Die Wette darauf, dass Inhalte, die stärker sichtbar sind, auch mehr Likes, Kommentare und Shares nach sich ziehen werden, ist für Facebook eine ziemlich sichere Nummer. So sicher, dass das Unternehmen nun neben dem Versprechen von mehr Sichtbarkeit also auch Geld einsetzt, um den schnellen Erfolg schlichtweg einzukaufen – und das sogar offen kommuniziert.

Stattdessen gilt: Du musst wissen, was Facebook mag.

Warum ist das bemerkenswert?
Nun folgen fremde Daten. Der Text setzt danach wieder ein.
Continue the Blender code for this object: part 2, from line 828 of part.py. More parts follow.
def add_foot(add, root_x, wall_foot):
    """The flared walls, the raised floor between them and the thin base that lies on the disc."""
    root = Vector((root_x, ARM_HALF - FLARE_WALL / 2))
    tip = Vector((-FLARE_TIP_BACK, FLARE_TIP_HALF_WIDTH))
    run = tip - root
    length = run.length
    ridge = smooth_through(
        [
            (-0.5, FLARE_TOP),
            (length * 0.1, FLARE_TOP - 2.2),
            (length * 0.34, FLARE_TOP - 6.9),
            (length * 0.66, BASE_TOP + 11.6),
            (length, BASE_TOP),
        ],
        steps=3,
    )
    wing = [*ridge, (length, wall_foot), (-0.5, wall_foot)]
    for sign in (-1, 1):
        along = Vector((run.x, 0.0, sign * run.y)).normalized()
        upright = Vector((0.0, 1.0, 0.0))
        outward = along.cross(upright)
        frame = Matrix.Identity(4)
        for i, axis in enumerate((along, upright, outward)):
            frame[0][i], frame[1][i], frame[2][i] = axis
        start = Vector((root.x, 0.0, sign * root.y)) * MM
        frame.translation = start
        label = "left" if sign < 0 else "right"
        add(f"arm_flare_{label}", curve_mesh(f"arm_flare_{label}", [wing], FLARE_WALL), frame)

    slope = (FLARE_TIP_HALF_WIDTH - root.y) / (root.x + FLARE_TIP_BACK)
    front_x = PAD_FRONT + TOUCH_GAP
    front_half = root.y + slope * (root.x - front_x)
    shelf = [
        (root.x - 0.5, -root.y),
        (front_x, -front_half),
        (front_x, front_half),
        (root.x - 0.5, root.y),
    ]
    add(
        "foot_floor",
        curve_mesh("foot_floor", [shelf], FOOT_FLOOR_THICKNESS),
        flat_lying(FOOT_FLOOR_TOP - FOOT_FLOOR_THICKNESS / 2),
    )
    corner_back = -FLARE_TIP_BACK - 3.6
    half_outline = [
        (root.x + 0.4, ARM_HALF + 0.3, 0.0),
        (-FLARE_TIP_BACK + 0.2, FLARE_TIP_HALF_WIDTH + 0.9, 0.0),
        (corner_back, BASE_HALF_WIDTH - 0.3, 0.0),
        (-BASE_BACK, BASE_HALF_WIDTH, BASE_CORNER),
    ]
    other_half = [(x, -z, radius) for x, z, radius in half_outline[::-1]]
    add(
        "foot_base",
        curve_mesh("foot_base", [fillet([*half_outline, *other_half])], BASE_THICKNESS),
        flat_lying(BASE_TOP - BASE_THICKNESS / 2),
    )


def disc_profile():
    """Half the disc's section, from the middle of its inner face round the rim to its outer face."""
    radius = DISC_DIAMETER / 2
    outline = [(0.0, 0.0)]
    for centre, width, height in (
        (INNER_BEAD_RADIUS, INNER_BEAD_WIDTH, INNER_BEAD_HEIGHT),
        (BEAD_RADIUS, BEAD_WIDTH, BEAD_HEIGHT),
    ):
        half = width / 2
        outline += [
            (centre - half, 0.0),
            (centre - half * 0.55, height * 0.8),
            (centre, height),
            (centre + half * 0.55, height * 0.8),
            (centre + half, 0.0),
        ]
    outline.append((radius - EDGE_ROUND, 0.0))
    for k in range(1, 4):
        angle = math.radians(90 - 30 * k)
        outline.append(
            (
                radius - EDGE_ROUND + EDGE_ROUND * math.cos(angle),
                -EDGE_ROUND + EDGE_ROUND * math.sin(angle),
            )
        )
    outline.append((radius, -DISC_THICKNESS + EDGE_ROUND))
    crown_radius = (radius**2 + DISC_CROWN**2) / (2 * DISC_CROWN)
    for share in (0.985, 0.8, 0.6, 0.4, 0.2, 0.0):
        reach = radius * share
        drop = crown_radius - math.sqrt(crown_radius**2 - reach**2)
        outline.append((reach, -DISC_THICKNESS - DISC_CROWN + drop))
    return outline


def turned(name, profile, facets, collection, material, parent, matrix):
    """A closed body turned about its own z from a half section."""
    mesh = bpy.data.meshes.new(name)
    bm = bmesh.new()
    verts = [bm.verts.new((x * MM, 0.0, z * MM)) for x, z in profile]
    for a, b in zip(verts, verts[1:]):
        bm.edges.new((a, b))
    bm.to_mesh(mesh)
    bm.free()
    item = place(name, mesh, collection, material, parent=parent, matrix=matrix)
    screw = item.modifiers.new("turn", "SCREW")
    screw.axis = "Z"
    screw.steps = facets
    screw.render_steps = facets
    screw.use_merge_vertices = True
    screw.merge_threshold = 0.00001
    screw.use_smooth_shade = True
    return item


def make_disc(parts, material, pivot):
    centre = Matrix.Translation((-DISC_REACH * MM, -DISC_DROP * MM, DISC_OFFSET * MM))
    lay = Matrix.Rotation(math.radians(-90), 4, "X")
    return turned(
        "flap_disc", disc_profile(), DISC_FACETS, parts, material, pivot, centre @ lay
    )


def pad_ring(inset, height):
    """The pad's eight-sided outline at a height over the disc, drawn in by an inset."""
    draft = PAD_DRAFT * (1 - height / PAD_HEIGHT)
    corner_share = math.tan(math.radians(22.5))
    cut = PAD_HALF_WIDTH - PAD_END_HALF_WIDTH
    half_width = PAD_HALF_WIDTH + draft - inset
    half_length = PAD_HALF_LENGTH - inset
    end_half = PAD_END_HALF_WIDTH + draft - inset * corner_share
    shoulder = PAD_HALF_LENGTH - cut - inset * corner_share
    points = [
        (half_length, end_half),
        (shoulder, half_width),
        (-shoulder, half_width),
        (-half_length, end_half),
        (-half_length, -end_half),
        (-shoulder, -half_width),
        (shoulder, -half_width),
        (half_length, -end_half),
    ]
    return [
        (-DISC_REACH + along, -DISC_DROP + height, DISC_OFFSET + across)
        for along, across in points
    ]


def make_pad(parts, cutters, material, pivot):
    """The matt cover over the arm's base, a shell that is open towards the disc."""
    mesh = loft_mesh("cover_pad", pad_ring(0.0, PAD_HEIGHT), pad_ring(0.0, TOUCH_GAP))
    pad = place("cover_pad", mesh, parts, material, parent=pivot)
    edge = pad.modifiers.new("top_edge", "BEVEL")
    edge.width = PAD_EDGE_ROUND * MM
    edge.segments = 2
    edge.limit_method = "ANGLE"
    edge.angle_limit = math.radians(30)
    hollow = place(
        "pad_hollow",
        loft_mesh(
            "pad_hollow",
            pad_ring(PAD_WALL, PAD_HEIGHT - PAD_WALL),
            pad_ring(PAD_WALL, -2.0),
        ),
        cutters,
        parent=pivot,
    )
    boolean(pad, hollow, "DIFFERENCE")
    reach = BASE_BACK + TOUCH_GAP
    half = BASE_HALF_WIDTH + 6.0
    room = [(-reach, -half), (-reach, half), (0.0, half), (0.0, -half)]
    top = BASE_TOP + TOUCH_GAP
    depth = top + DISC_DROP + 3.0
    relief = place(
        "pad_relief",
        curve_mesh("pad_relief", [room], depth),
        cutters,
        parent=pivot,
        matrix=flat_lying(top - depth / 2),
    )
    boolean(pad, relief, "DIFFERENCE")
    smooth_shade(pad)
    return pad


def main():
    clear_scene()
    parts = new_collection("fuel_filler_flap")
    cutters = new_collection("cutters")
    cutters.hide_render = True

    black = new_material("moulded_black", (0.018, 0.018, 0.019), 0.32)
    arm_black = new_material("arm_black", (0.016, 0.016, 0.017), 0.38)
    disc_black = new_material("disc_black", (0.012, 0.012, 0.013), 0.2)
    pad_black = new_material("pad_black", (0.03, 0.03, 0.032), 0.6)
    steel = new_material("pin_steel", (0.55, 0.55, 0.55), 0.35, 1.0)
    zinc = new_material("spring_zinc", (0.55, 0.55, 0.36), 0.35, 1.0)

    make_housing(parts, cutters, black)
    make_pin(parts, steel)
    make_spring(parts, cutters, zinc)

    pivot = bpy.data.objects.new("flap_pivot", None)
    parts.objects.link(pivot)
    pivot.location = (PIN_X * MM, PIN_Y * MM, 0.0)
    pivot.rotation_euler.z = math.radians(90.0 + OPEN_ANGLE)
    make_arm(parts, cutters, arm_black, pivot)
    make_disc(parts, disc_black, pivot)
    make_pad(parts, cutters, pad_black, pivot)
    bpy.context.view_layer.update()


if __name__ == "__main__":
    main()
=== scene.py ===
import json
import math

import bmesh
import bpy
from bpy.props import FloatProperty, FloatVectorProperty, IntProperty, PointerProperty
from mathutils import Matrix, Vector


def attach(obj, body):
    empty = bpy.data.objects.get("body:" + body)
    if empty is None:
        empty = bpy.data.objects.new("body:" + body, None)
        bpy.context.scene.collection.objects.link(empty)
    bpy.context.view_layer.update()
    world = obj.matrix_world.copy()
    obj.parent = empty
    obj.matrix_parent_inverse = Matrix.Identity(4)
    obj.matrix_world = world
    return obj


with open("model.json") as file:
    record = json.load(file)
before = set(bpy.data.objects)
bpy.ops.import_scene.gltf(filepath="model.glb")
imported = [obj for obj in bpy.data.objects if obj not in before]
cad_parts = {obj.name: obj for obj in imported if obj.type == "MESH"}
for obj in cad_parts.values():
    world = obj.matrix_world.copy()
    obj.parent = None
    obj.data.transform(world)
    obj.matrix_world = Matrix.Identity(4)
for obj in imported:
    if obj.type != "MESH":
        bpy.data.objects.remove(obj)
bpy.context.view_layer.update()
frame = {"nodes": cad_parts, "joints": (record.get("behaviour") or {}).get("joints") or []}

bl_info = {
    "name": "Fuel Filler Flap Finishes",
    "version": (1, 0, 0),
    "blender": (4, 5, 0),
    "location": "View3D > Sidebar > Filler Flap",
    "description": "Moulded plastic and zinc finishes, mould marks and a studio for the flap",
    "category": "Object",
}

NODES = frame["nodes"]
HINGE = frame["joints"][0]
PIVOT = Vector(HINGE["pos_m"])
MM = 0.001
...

Es macht einen kleinen Paradigmenwechsel deutlich: Für Social-Media-Manager geht es immer weniger darum, was die Nutzer mögen. Stattdessen gilt: Du musst wissen, was Facebook mag. Erst dann kommt die Frage nach den Nutzern und der bestmöglichen eigenen Umsetzung der Unternehmensstrategie Facebooks. Und wenn dieser Kreislauf erstmal funktioniert, impliziert das praktisch unendliche Möglichkeiten – für Facebook.

Wer dachte, dass inzwischen werbende Unternehmen die soziale Plattform für ihre eigenen Marktziele praktisch übernommen haben, kann spätestens jetzt dem Ganzen eine neue Dimension hinzufügen: Die Plattform für sozialen Austausch Facebook wurde längst vom Unternehmen Facebook übernommen.

Tut das der Sache einen Abbruch? Nein, wir werden alle weiter mitpaddeln im Strom dessen, was Facebook so zusammenmischt, und natürlich versuchen, immer das Beste für die Nutzer und damit eben auch für uns herauszuholen. Bis eines Tages ein neues Netzwerk übernimmt. Oder die Nutzer plötzlich etwas gänzlich Unvorhergesehenes tun. Das wäre doch irgendwie toll. Für uns alle.